Cláusula de rescisão médica

O PS é incapaz de criar condições para reter os médicos no SNS. Então quer obrigar-nos, por força de lei, a ficar.

Foto
Nelson Garrido
Ouça este artigo
00:00
04:20

Exclusivo Gostaria de Ouvir? Assine já

O doente que está à minha frente está a ter um dia pior do que o meu. É uma lei natural.

Repito-a vezes sem conta. Começo quando chego ao hospital e olho para o capim em que se transformou o jardim. Depois vou continuando. Quando rompo os collants porque me sentei outra vez na cadeira que está rasgada. O sofá também está, mas os enfermeiros taparam a espuma com adesivo. Benditos. Mais uma vez, quando o rato cuja substituição pedimos há mais de um mês deixa de viver a duas frases de concluir a nota de alta. Vamos lá procurar outro que funcione.

À hora em que caio na tentação de espreitar as redes e me inteiro da intenção do Partido Socialista de introduzir um tempo de dedicação ao SNS após a especialização e um quadro de compensações "pelo investimento público na sua formação", para quem decidir emigrar ou trabalhar no privado, o dia já vai demasiado longo para chegar a ser mau por causa disso. Mas não deixo de sentir um nó no estômago. O fundamento destas propostas é tão esburacado como a minha pobre cadeira. E igualmente desconfortável.

O PS é incapaz de criar condições para reter os médicos no SNS, mesmo antes da especialidade. De recordar as 406 vagas deixadas livres por 488 candidatos que, no último concurso, preferiram continuar sem ela. Então quer obrigar-nos, por força de lei, a ficar. Por necessidade ou patriotismo ou qualquer outra justificação que venham a tentar compor. Só a nós. Não faltam juízes (a justiça corre célere, como sabemos), funcionários das finanças (um atendimento supersónico!) ou professores (espero que esta vos faça rir) nem deles se deve exigir o mesmo serviço à causa pública.

Ainda que não faltassem, esta ideia mirabolante gera dois incómodos, um legal e outro social.

O legal é o atropelo dos princípios da igualdade e livre escolha.
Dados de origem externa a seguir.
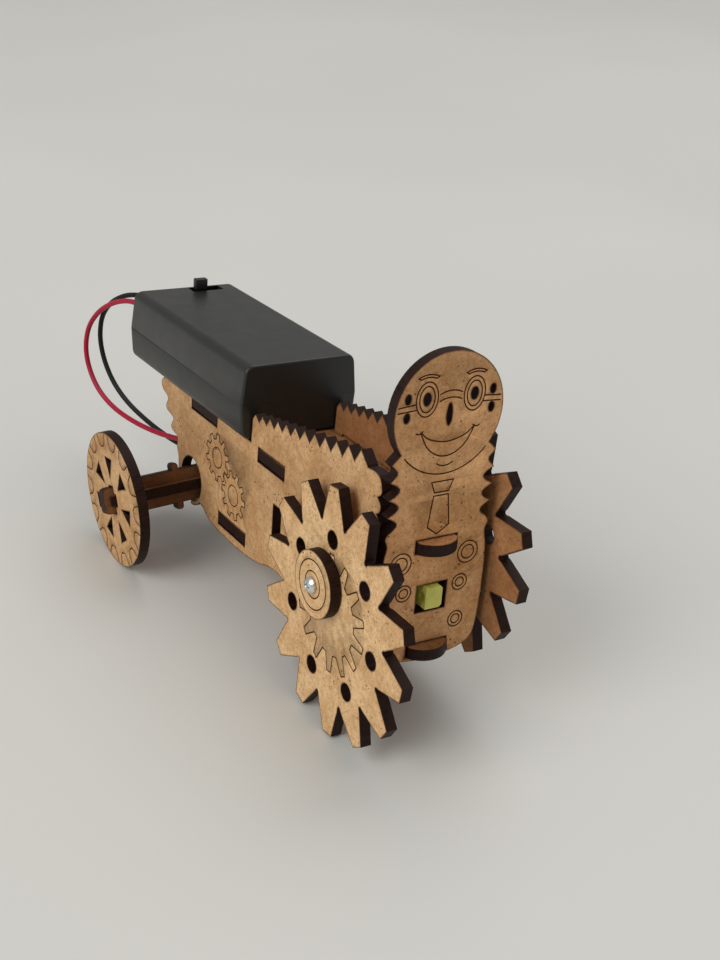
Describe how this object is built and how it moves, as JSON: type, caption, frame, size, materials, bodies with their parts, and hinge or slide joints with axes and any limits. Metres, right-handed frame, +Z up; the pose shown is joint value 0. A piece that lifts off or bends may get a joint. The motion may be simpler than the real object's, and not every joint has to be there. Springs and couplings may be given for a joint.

Da legitimidade que tem o querer trabalhar onde a proposta for mais atrativa. Ou, em linguagem de gente, onde formos mais felizes. Parecendo que não, também estamos cá para isso.

O social custa-me mais. Porque assumir que o doente está pior tem outro nome. Chama-se vocação e a sua prática é uma coisa que não pode nem deve ser remunerada. Primeiro, porque é um amor e o amor é dado. Segundo, porque a pagar-se, não teria preço. Foi a vocação que fez com que, em março de 2020, um dos meus colegas resolvesse, desprotegido, arriscar uma entubação para evitar atempadamente que um dia pior do que o dele se transformasse numa paragem cardiorrespiratória. Não cheguei a saber se o dia dele terá chegado a melhorar, mas o do colega terminou em insuficiência respiratória, entubação, circulação extracorporal e muita fisioterapia para restabelecer forças que permitissem voltar a fazer coisas como comer autonomamente. Era à vocação que se batia palmas à janela. Para o resto, para a complexidade técnica do que fazemos, há, ou deveria haver, um salário correspondente. Quem fica no SNS continua a fazê-lo por amor. Mas o amor que prende termina inevitavelmente em ressentimento.

Esse ressentimento leva-me à outra metade desta proposta. O tal quadro de compensações do qual se subentende que, de todos os graus académicos que as academias públicas oferecem, apenas os médicos representamos um sacrifício para os contribuintes. Aqui, novamente, o problema da igualdade. Ou será esse "investimento público" o internato médico? Tentei, sem sucesso, encontrar outra fonte de despesa além do salário estipulado no nosso contrato de trabalho. Feitas as contas, somos um terço de toda a força de trabalho médico do SNS. Encontrei, isso sim, incontáveis horas extraordinárias por pagar, um salário muito abaixo do dos nossos congéneres europeus e condições de trabalho que se caracterizam, precisamente, pela profunda falta de investimento.

É a vocação que vai colocando adesivo na espuma a descoberto do SNS. Estas medidas reforçam o sentimento de desvalorização da profissão médica que se mantém há várias legislaturas. Calculando que quem nos venha a governar poderá não ser muito permeável a sentimentos, deixo uma última reflexão. A qualidade da formação médica pública portuguesa não levanta questões. Não faltarão serviços de saúde estrangeiros ou grupos privados nacionais que paguem com um sorriso nos lábios a "cláusula de rescisão" que Pedro Nuno Santos desejar.